_Exercise directions_. Out of all the lines below, count those with the word "materials". Give the number only.

┌─ Supplied data

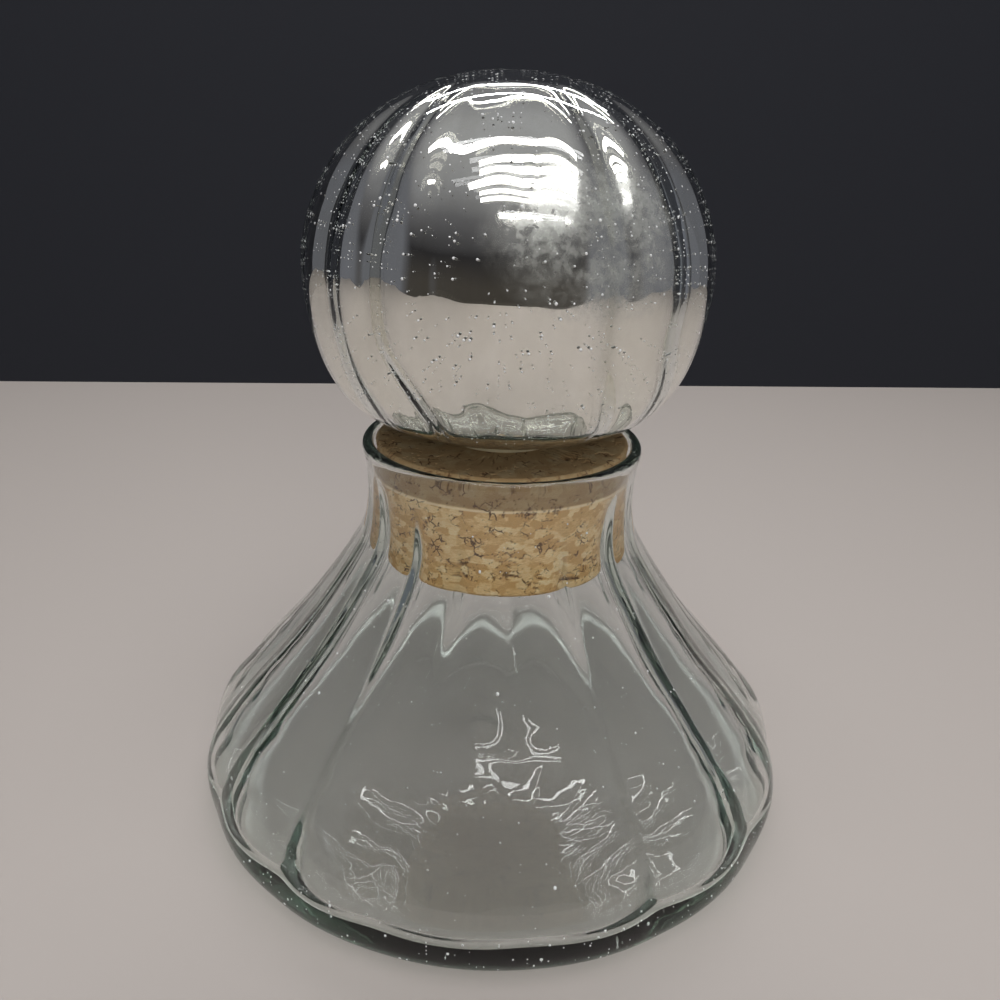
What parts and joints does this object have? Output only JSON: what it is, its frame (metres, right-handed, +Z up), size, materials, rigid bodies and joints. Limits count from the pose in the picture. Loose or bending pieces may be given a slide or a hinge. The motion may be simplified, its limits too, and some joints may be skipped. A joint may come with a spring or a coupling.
{
  "type": "lidded glass canister",
  "caption": "Squat ribbed glass jar with a wide flared skirt and short neck, closed by a tapered cork with a hollow silvered glass ball as its handle.",
  "frame": {"origin": "centre of the jar's foot, in the plane that the foot ring rests on", "axes": "+Z up along the jar's axis, from the foot to the ball's crown; X and Y are horizontal, with a rib's crest on +X"},
  "size_m": [0.2052, 0.2052, 0.2356],
  "materials": {
    "jar_glass": "fire-polished, faint grey-green tint, small seeds",
    "cork": "sanded agglomerated cork, honey granules with dark bark specks",
    "ball_glass": "fire-polished, seedy",
    "silvering": "bright silver seen through glass, worn cloudy in places",
    "plug": "plain moulded",
    "adhesive": "cured clear adhesive, slightly yellowed"
  },
  "bodies": {
    "canister": {"glass_canister": "jar_glass"},
    "stopper": {"cork_stopper": "cork", "glass_ball": "ball_glass", "silver_lining": "silvering", "stem_plug": "plug", "adhesive_collar": "adhesive"}
  },
  "joints": [
    {"name": "stopper_lift", "type": "slide", "parent": "canister", "child": "stopper", "axis": [0, 0, 1], "range_m": [0, 0.1]}
  ]
}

└─

_Final result_. 2